Officially, Utah provides MATRIX with only criminal history information, driver's license records, Department of Correction offender records and images, and motor vehicle title and registration information, Flowers said. The state database with the 57,044 Utahns who have concealed weapons permits, which is available to law enforcement but not to the general public, is not yet among those provided to MATRIX.

But there are scores of other public databases that can and are being "mined" by private companies for sale to super databases like MATRIX. Those databases include detailed financial information, vital statistics like birth, death and marriage records, real estate transactions, credit histories, hunting and fishing licenses, and a host of other public records.

MATRIX could have that information on Utahns, Flowers admitted.

"But as a state, we are not gathering that information," Walker insisted.

MATRIX was initiated by the Department of Homeland Security after the 9/11 terrorist attacks as a means for law enforcement officers around the nation to communicate faster and more effectively (only law officers have access to MATRIX). All of the information in MATRIX was accessible to law enforcement officers before, "but this lets us do it faster," Flowers said.

Flowers worked with Leavitt, who was on President Bush's homeland security task force, to initiate Utah's involvement in the pilot program, along with 13 other states. Many of those states have since dropped out of the program because of financial and privacy concerns.

"It was approved by Gov. Leavitt with my support," he said.

Flowers called it a good program with good crime-fighting potential. But he also said "the public needs to be made comfortable" with it. The public's potential discomfort with the program was "an issue since the inception of this," he added.

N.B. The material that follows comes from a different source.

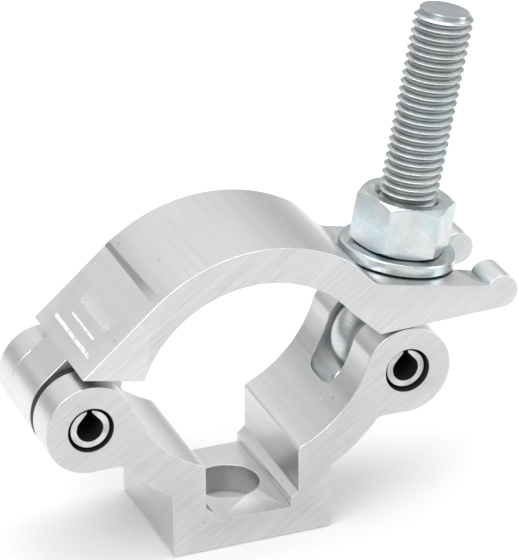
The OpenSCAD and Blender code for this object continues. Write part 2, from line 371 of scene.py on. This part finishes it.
def thread_valleys(g):
    """Painted shade in the thread's roots, from above the eye to just under the tip."""
    deep = g.math("SUBTRACT", 1.0, g.step(g.from_axis(HINGE_R, BOLT_DIR),
                                          THREAD_MAJOR - 0.92 * THREAD_DEPTH,
                                          THREAD_MAJOR - 0.35 * THREAD_DEPTH))
    high = g.along(HINGE_R, BOLT_DIR)
    threaded = g.band(high, ROOT_SHADE_START, bolt_tip - TIP_CLEAN, ROOT_SHADE_SOFT)
    return g.math("MULTIPLY", g.math("MULTIPLY", deep, threaded), 0.5, clamp=True)


def shadow_line_below(node):
    """Painted shadow: a dark line along the lowest rim of a washer or nut."""
    bottom = height_on_bolt(node, min)

    def mask(g):
        high = g.along(HINGE_R, BOLT_DIR)
        # painted shadow line just above the rim's lowest point
        line = g.math("SUBTRACT", 1.0, g.step(high, bottom + 0.16 * MM, bottom + 0.26 * MM))
        return g.math("MULTIPLY", line, 0.97)
    return mask


def spring_steel(name):
    """Dull spring steel, with painted shade that turns every face but the two ends black, so the
    rolled tube looks dark inside.
    """
    material = bpy.data.materials.new(name)
    g = Graph(material)
    fine = g.noise(g.place, 1800.0, 3.0, 0.6)
    wide = g.noise(g.place, 300.0, 2.0, 0.5)
    colour = g.mix(g.step(wide, 0.3, 0.7), (0.40, 0.40, 0.39, 1), (0.66, 0.66, 0.65, 1))
    colour = g.mix(g.math("MULTIPLY", g.step(fine, 0.35, 0.7), 0.3), colour, (0.8, 0.8, 0.79, 1))
    faces = g.step(g.math("ABSOLUTE", g.axis(1, g.normal)), 0.5, 0.8)
    # painted shade: faces not facing along Y, the tube's curved walls, go near black and
    # non-metallic
    tube_painted_shade = g.math("SUBTRACT", 1.0, faces)
    colour = g.mix(tube_painted_shade, colour, (0.01, 0.01, 0.01, 1))
    g.finish(colour, g.blend(tube_painted_shade, g.scale(fine, 0.3, 0.5), 0.85),
             g.math("SUBTRACT", 1.0, tube_painted_shade), g.bump(fine, 0.12, 0.00004))
    return material


def black_plastic(name):
    """Black moulded plastic with a fine grain, rubbed grey in places and along its edges."""
    material = bpy.data.materials.new(name)
    g = Graph(material)
    grain = g.noise(g.place, 5200.0, 3.0, 0.6)
    wide = g.noise(g.place, 420.0, 3.0, 0.5)
    colour = g.mix(g.step(wide, 0.35, 0.7), (0.012, 0.012, 0.013, 1), (0.028, 0.028, 0.030, 1))
    colour = g.mix(g.math("MULTIPLY", g.edge(), 0.5), colour, (0.09, 0.09, 0.092, 1))
    g.finish(colour, g.scale(wide, 0.42, 0.62), 0.0, g.bump(grain, 0.25, 0.00003))
    g.bsdf.inputs["Specular IOR Level"].default_value = 0.2
    return material


# ---------------------------------------------------------------- meshes
def new_object(name, bm):
    mesh = bpy.data.meshes.new(name)
    bm.to_mesh(mesh)
    bm.free()
    piece = bpy.data.objects.new(name, mesh)
    scene.collection.objects.link(piece)
    return piece


def shade(piece, limit=math.radians(50)):
    """Smooth shading with sharp edges kept above the limit."""
    for polygon in piece.data.polygons:
        polygon.use_smooth = True
    piece.data.set_sharp_from_angle(angle=limit)


def flatten_normals(piece):
    """Large faces keep their true direction beside the small rounded edges."""
    weighted = piece.modifiers.new("true_flats", "WEIGHTED_NORMAL")
    weighted.mode = "FACE_AREA"
    weighted.weight = 100
    weighted.keep_sharp = True


def welded(node):
    bm = bmesh.new()
    bm.from_mesh(frame["nodes"][node].data)
    bmesh.ops.remove_doubles(bm, verts=bm.verts, dist=2e-6)
    bmesh.ops.dissolve_limit(bm, angle_limit=math.radians(0.6), verts=bm.verts, edges=bm.edges)
    return bm


SEAT_R = 13.0 * MM           # the washer's seat, cut into the jaw round the bolt
SEAT_RIM = 0.45 * MM         # how near that radius a point counts as on the rim
SEAT_REACH = 12.0 * MM       # the seat starts this far inboard of the bolt's hinge


def on_seat(v):
    """True for a point on the rim of the washer's seat."""
    across = (v.co - HINGE_R) - BOLT_DIR * (v.co - HINGE_R).dot(BOLT_DIR)
    return abs(across.length - SEAT_R) < SEAT_RIM and v.co.x > HINGE_R.x - SEAT_REACH


def soften(bm, width, over=math.radians(22)):
    """Rounds every edge sharper than over, except at the seat and beside tiny steps."""
    tiny = {v for e in bm.edges if e.calc_length() < 0.3 * width for v in e.verts}
    tiny |= {v for v in bm.verts if on_seat(v)}
    sharp = [e for e in bm.edges if len(e.link_faces) == 2 and e.calc_face_angle(0) > over
             and not tiny.intersection(e.verts)]
    bmesh.ops.bevel(bm, geom=sharp, offset=width, offset_type="OFFSET", segments=2,
                    profile=0.5, affect="EDGES", clamp_overlap=False, miter_outer="ARC")
    bmesh.ops.remove_doubles(bm, verts=bm.verts, dist=4e-6)
    bmesh.ops.dissolve_degenerate(bm, dist=2e-6, edges=bm.edges)


def stand_for(piece, node, body, material):
    """Gives a piece its material and puts it in a CAD node's place."""
    piece.data.materials.append(material)
    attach(piece, body)
    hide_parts(node)


def refined(node, name, width, body, material):
    """Copy of a CAD node with rounded edges, which stands for it."""
    bm = welded(node)
    soften(bm, width)
    bmesh.ops.recalc_face_normals(bm, faces=bm.faces)
    piece = new_object(name, bm)
    shade(piece)
    flatten_normals(piece)
    stand_for(piece, node, body, material)


def thread_shell(bottom, top, columns=80):
    """Closed right-hand thread along +Z between two heights, chamfered at the top."""
    crest = THREAD_PITCH / 8
    flank = (THREAD_PITCH - crest - THREAD_PITCH / 4) / 2
    root_r = THREAD_MAJOR - THREAD_DEPTH
    edge_in, edge_down = 0.05 * MM, 0.06 * MM        # small chamfer beside the crest
    profile = ((0.0, THREAD_MAJOR - edge_down), (edge_in, THREAD_MAJOR),
               (crest - edge_in, THREAD_MAJOR), (crest, THREAD_MAJOR - edge_down),
               (crest + flank, root_r), (THREAD_PITCH - flank, root_r))
    rows_per_pitch = len(profile)
    first = math.floor(bottom / THREAD_PITCH) - 2
    last = math.ceil(top / THREAD_PITCH) + 2
    runout = 2.0 * THREAD_PITCH                      # the thread rises from a plain shank
    tip_r = root_r - 0.15 * MM                       # radius of the tip's flat face
    bm = bmesh.new()
    grid = []
    for turn_number in range(first, last + 1):
        for offset, radius in profile:
            row = []
            for column in range(columns):
                share = column / columns
                z = (turn_number + share) * THREAD_PITCH + offset
                z = min(max(z, bottom), top)
                fade = min(1.0, (z - bottom) / runout)
                r = THREAD_MAJOR + (radius - THREAD_MAJOR) * fade
                r = min(r, tip_r + (top - z))
                angle = 2 * math.pi * share
                row.append(bm.verts.new((r * math.cos(angle), r * math.sin(angle), z)))
            grid.append(row)
    count = len(grid)
    for i in range(count - 1):
        for column in range(columns - 1):
            bm.faces.new((grid[i][column], grid[i][column + 1],
                          grid[i + 1][column + 1], grid[i + 1][column]))
        j = i + rows_per_pitch
        if j + 1 < count:
            bm.faces.new((grid[i][-1], grid[j][0], grid[j + 1][0], grid[i + 1][-1]))
    bmesh.ops.remove_doubles(bm, verts=bm.verts, dist=1e-6)
    bmesh.ops.dissolve_degenerate(bm, dist=1e-7, edges=bm.edges)
    loose = [v for v in bm.verts if not v.link_faces]
    bmesh.ops.delete(bm, geom=loose, context="VERTS")
    open_edges = [e for e in bm.edges if len(e.link_faces) == 1]
    bmesh.ops.holes_fill(bm, edges=open_edges, sides=0)
    return bm


# ---------------------------------------------------------------- build the pieces
bolt_tip = height_on_bolt("swing_bolt", max)
base_metal = aluminium("base_aluminium_sawn", (0.66, 0.668, 0.675), base_shadows)
jaw_metal = aluminium("jaw_aluminium_sawn", (0.68, 0.688, 0.695), marks=jaw_marks)
bolt_metal = zinc_steel("bolt_zinc", thread_valleys)
nut_metal = zinc_steel("nut_zinc", shadow_line_below("nut"), tint=0.8, rough_range=(0.20, 0.40))
washer_metal = zinc_steel("washer_zinc", shadow_line_below("washer"), tint=1.0)
pin_metal = spring_steel("pin_spring_steel")
ring_plastic = black_plastic("spacer_black_plastic")

refined("base_body", "clamp_base", 0.22 * MM, "base", base_metal)
refined("upper_jaw", "clamp_jaw", 0.22 * MM, "jaw", jaw_metal)
refined("hinge_pin", "jaw_spring_pin", 0.10 * MM, "jaw", pin_metal)
refined("hinge_spacer", "hinge_spacer_ring", 0.12 * MM, "jaw", ring_plastic)
refined("swing_bolt_pin", "bolt_spring_pin", 0.10 * MM, "bolt", pin_metal)
refined("washer", "clamp_washer", 0.08 * MM, "washer", washer_metal)
refined("nut", "clamp_nut", 0.16 * MM, "nut", nut_metal)

THREAD_START = 12.0 * MM     # inside the fork's slot, measured along the bolt from its hinge
THREAD_SUNK = 0.4 * MM       # how far the thread's foot sinks into the eye


def eye_bolt():
    """The CAD eye, cut off square to the bolt, with a real thread standing on it."""
    bm = welded("swing_bolt")
    bmesh.ops.bisect_plane(bm, geom=list(bm.verts) + list(bm.edges) + list(bm.faces),
                           plane_co=HINGE_R + BOLT_DIR * THREAD_START, plane_no=BOLT_DIR,
                           clear_outer=True)
    bmesh.ops.holes_fill(bm, edges=[e for e in bm.edges if len(e.link_faces) == 1], sides=0)
    soften(bm, 0.15 * MM, over=math.radians(35))
    lean = Vector((0, 0, 1)).rotation_difference(BOLT_DIR).to_matrix().to_4x4()
    thread = thread_shell(THREAD_START - THREAD_SUNK, bolt_tip)
    thread.transform(Matrix.Translation(HINGE_R) @ lean)
    thread_mesh = bpy.data.meshes.new("thread_part")
    thread.to_mesh(thread_mesh)
    thread.free()
    bm.from_mesh(thread_mesh)
    bpy.data.meshes.remove(thread_mesh)
    bmesh.ops.recalc_face_normals(bm, faces=bm.faces)
    piece = new_object("threaded_eye_bolt", bm)
    shade(piece, math.radians(24))
    stand_for(piece, "swing_bolt", "bolt", bolt_metal)


eye_bolt()

# ---------------------------------------------------------------- floor and light
def pale_floor():
    bm = bmesh.new()
    bmesh.ops.create_grid(bm, x_segments=8, y_segments=8, size=3.0)
    just_below = cad_box[0][2] - 0.02 * MM
    bm.transform(Matrix.Translation((0, 0, just_below)))
    floor = new_object("floor", bm)
    material = bpy.data.materials.new("floor_white")
    g = Graph(material)
    g.finish((0.90, 0.90, 0.90, 1), 0.9, 0.0)
    g.bsdf.inputs["Specular IOR Level"].default_value = 0.1
    floor.data.materials.append(material)


def softbox(name, place, aim, size, power):
    data = bpy.data.lights.new(name, "AREA")
    data.shape = "RECTANGLE"
    data.size, data.size_y = size
    data.energy = power
    light = bpy.data.objects.new(name, data)
    scene.collection.objects.link(light)
    light.location = place
    light.rotation_euler = (Vector(aim) - Vector(place)).to_track_quat("-Z", "Y").to_euler()


# Grey of the surroundings from straight down (0) to straight up (1), with a darker band at
# eye height that gives the metal something to reflect
WORLD_GREYS = ((0.0, 0.75), (0.50, 0.50), (0.58, 0.45), (0.70, 0.92), (1.0, 1.05))


def studio_world():
    world = bpy.data.worlds.new("studio")
    scene.world = world
    world.use_nodes = True
    tree = world.node_tree
    tree.nodes.clear()
    out = tree.nodes.new("ShaderNodeOutputWorld")
    sky = tree.nodes.new("ShaderNodeBackground")
    ramp = tree.nodes.new("ShaderNodeValToRGB")
    coord = tree.nodes.new("ShaderNodeTexCoord")
    split = tree.nodes.new("ShaderNodeSeparateXYZ")
    half = tree.nodes.new("ShaderNodeMath")         # turns -1..1 into 0..1
    half.operation = "MULTIPLY_ADD"
    half.inputs[1].default_value = 0.5
    half.inputs[2].default_value = 0.5
    tree.links.new(coord.outputs["Generated"], split.inputs[0])
    tree.links.new(split.outputs["Z"], half.inputs[0])
    tree.links.new(half.outputs[0], ramp.inputs[0])
    tree.links.new(ramp.outputs[0], sky.inputs[0])
    tree.links.new(sky.outputs[0], out.inputs[0])
    while len(ramp.color_ramp.elements) < len(WORLD_GREYS):
        ramp.color_ramp.elements.new(0.5)
    for element, (position, grey) in zip(ramp.color_ramp.elements, WORLD_GREYS):
        element.position = position
        element.color = (grey, grey, grey, 1)
    sky.inputs[1].default_value = 1.0


pale_floor()
centre = (0.008, 0.0, 0.045)
softbox("key_left", (-0.55, -0.45, 0.75), centre, (0.5, 0.5), 2.6)
softbox("top", (0.10, 0.15, 0.95), centre, (0.8, 0.6), 2.4)
softbox("fill_right", (0.85, -0.25, 0.35), centre, (0.35, 0.6), 1.6)
studio_world()
scene.view_settings.view_transform = "Standard"
scene.view_settings.look = "None"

As of 2 p.m. Thursday, Walker ordered the state to stop its participation until "we can fully understand it and get additional information and get local oversight."

Leavitt apparently signed Utah up for the MATRIX project last June, and Walker said the state began the program in mid-December. Leavitt could not be reached for comment Thursday, but his former spokeswoman, Natalie Gochnour, who now works with Leavitt at the Environmental Protection Agency, said she indicated to her that MATRIX was a "planning effort," and referred all calls about it to Verdi White, the head of Utah's homeland security effort.

That might not be good enough for lawmakers who want answers as to why Leavitt kept it a secret from them. And lawmakers may want to know if it really works.
Rep. Morgan Philpot, R-Sandy, opened two bill files Thursday, the last day to introduce legislation in the 2004 Legislature. "If we need a legislative response to MATRIX, we need to do something now," he said.

A noted conservative, Philpot said he's troubled by what state government may be doing, and why other states opted out of the MATRIX pilot program but Utah didn't.
"If we have data collection (on citizens) without legislators or citizens knowing about it . . . well, that's wrong. We need to know why this happened and a valid reason for it," said Philpot.

He opened a resolution file, a way to ask Walker and other state executives for answers if need be. He also opened a bill file, in case there should be a law. "Together, I'm calling them MATRIX unplugged," he joked, a play on the titles of a recent series of sci-fi futuristic thrillers with evil super computers that take over the earth.

He then said there are serious questions to be answered: "Should we end MATRIX in Utah? What information did we give it? And more importantly, can we get any or all of it back and have the federal data banks purged?"

Meanwhile, Rep. Chad Bennion, R-Murray, while not knowing about MATRIX, has already introduced a bill aimed at better informing legislative leaders about the grants the state seeks and accepts from the federal government.

HB231 is a three-tiered approach, said Bennion, who added he is also concerned about what information MATRIX has given out. The bill says:

• Any grant from $0 to $1 million that has no new employees needed to conduct the federally funded grant program must be approved personally by the governor, and state agency heads could no longer make those calls themselves.

• Any grant from $1 million to $10 million or has any new employees requires the governor to inform the Legislature's Executive Appropriations Committee of the grant application before it is accepted, and allows top lawmakers to nix the grant.

• Any grant or federal program more than $10 million requires specific approval by the entire Legislature, either in a general or special session, before it is accepted.

While aimed at controlling ongoing costs of federal grant programs that could shift to the state when the grant ends, HB231 would still be a way "of letting (legislators) know what grants we're even considering," said Bennion.

"If one FTE came with MATRIX, then under my bill it would have had to have been specifically approved" by the Executive Appropriations Committee during last summer's interim meeting schedule. Executive appropriations is made up of leaders of both the House and Senate and of both political parties.